To do: Could you print every line from the first one of the records below through the line containing "bevel, replaces=replaces, sharp=32)", with both included and nothing else?

Data to process:
Start

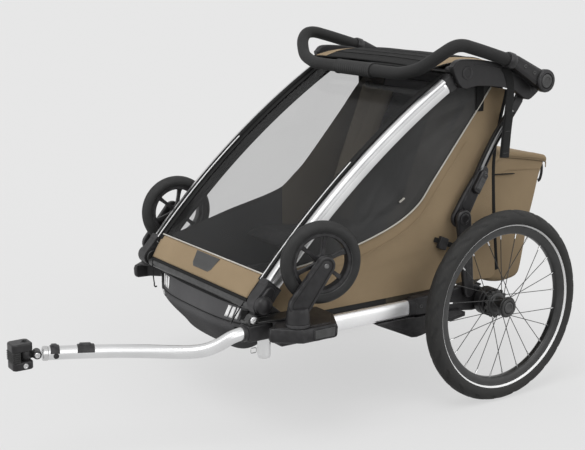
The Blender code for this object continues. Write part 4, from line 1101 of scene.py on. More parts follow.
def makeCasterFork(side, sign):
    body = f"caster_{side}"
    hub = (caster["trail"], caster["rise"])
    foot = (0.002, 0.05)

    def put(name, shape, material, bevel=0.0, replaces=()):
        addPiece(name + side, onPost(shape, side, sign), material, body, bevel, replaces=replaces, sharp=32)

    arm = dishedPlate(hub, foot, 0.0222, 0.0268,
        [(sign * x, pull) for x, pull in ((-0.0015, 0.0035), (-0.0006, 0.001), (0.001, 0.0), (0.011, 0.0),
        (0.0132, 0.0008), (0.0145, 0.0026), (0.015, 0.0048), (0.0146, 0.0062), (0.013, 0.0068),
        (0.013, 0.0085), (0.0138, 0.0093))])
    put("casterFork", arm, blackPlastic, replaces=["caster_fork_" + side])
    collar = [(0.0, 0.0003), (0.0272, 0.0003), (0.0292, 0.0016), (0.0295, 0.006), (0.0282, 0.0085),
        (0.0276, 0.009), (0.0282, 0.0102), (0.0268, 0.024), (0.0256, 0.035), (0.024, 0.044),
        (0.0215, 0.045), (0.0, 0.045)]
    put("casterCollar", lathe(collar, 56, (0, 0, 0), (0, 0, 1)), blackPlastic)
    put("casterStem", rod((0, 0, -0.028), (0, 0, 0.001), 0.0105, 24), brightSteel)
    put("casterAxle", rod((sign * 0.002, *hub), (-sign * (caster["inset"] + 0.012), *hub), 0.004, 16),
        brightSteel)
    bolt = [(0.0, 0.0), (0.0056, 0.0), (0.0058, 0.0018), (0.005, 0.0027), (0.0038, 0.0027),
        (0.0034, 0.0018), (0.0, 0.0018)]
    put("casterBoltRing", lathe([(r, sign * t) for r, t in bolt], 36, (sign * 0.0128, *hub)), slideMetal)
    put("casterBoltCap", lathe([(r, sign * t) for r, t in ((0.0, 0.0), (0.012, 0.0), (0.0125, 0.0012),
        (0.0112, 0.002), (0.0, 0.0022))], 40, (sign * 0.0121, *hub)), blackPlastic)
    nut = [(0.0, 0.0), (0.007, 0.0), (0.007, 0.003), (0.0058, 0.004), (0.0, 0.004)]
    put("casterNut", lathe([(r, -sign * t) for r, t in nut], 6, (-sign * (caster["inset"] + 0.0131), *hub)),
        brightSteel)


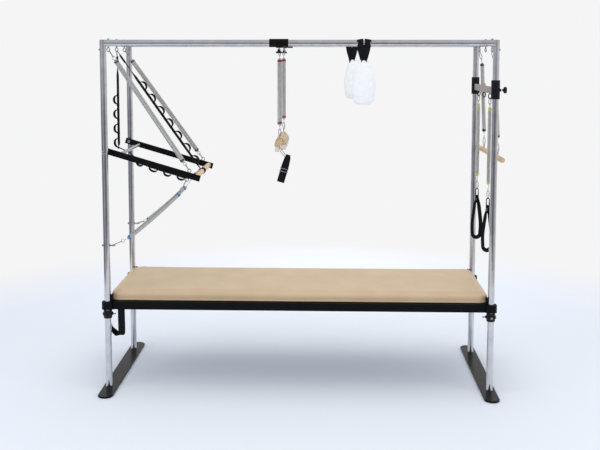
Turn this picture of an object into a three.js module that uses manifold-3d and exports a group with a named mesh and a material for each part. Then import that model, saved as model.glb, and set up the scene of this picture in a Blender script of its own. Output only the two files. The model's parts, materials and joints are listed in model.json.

End

Full output:
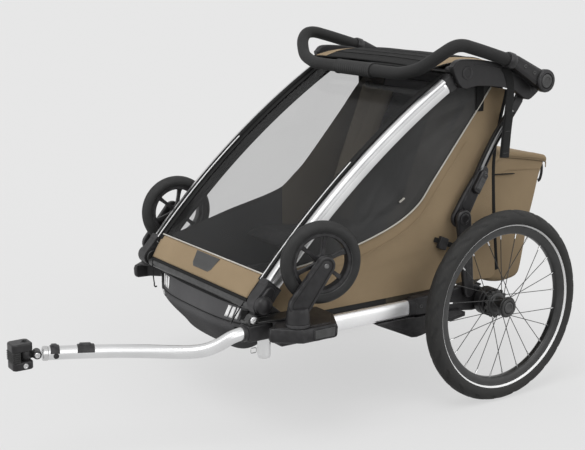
The Blender code for this object continues. Write part 4, from line 1101 of scene.py on. More parts follow.
def makeCasterFork(side, sign):
    body = f"caster_{side}"
    hub = (caster["trail"], caster["rise"])
    foot = (0.002, 0.05)

    def put(name, shape, material, bevel=0.0, replaces=()):
        addPiece(name + side, onPost(shape, side, sign), material, body, bevel, replaces=replaces, sharp=32)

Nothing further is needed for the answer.